Collectie Gelderland

Kan van brons uit de midden-Romeinse tijd

Kan van brons met een smalle hals met een horizontaal uitgebogen rand met omgeklapte en lip die aan de buitenzijde versierd is met ingegraveerde hangende bogen. Aan deze lip is het versierde handvat bevestigd. Bovenaan eindigt het handvat in een krullend blad (een voluut) uitmondend in vogelkoppen die aan weerszijden de mond van de kan omvatten. De middelste krul dient tot duimsteun. Het handvat is door ribbels en een ovoloversiering verdeeld; ertussen is vrouwenhoofd en profile afgebeeld en een minder duidelijke palmet. De bevestigingsplaat van het handvat is plat en ovaal met daarop, in reliëf, een satyrkop met puntoren, baard en uitwapperende haren die gedeeltelijk gegraveerd zijn, eindigend in een palmet.

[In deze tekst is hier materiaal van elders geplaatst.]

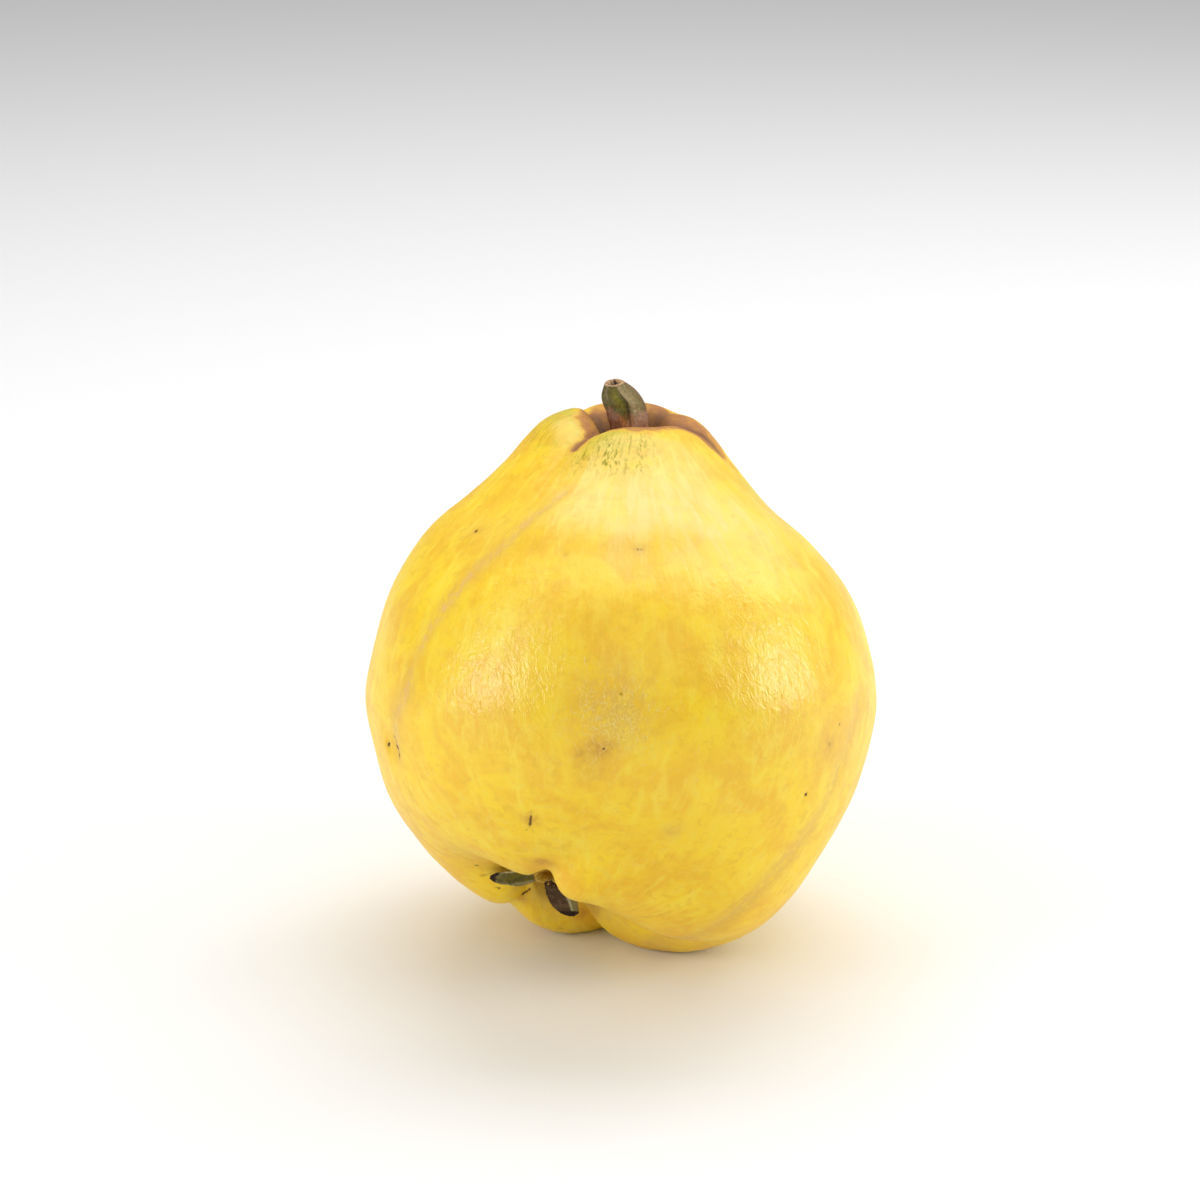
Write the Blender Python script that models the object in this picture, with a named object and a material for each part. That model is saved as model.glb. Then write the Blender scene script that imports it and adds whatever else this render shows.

Op de kan zijn de resten van een konisch gevormd bronzen deksel aangetroffen (niet bewaard gebleven). De kan is van het type Radnóti 77 en is zeer waarschijnlijk geproduceerd in een Gallisch atelier en dateert in het laatste kwart van de 1e eeuw of begin van de 2e eeuw. Hij is aan het eind van de 19e eeuw gevonden tijdens de sloop van het bastion Pesthuis, in de buurt van de Kronenburgsingel in Nijmegen.